-------- Entries supplied --------

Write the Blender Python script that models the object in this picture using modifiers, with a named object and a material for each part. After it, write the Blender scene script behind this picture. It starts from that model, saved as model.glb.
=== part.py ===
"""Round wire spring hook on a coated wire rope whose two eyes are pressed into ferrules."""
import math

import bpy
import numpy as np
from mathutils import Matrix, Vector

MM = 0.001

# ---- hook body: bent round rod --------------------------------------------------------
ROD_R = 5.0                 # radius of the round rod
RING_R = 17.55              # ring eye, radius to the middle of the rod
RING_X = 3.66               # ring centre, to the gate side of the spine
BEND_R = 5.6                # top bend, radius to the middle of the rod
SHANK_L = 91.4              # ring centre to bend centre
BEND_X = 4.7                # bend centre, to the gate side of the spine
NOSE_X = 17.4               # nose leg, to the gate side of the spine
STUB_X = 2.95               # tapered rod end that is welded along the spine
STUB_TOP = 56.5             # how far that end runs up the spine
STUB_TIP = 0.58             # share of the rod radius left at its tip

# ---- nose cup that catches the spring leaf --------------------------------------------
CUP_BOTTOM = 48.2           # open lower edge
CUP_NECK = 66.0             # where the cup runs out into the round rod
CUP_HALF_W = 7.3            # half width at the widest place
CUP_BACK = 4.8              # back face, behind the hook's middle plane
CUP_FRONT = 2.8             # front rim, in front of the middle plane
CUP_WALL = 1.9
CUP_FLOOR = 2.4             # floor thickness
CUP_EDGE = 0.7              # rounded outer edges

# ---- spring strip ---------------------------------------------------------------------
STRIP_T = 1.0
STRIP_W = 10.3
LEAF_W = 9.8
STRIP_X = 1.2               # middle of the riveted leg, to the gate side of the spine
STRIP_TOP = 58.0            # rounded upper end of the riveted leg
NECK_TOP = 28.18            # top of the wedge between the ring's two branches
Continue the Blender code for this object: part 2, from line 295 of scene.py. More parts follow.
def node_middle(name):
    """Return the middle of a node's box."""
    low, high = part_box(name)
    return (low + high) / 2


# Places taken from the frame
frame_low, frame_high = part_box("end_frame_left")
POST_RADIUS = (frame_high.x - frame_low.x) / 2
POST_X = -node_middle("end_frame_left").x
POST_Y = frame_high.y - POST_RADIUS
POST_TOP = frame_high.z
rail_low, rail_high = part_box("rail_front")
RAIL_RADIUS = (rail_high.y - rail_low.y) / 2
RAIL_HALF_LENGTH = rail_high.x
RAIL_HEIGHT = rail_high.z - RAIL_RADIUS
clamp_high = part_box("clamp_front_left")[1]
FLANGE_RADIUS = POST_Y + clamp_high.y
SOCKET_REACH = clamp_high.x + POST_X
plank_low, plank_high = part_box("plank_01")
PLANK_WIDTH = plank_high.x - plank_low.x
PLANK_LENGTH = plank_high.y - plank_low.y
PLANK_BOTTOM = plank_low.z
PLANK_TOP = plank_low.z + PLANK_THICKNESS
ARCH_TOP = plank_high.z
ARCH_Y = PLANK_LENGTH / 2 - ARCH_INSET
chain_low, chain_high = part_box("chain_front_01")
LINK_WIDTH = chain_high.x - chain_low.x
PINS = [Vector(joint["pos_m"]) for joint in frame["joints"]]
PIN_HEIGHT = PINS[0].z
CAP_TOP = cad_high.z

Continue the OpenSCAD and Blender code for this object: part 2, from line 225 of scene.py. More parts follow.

--------

**Written request**
Extract, word for word, the line containing "Continue the Blender", the line containing "return (low + high) / 2", and every line between them.

**Result of this task**
Continue the Blender code for this object: part 2, from line 295 of scene.py. More parts follow.
def node_middle(name):
    """Return the middle of a node's box."""
    low, high = part_box(name)
    return (low + high) / 2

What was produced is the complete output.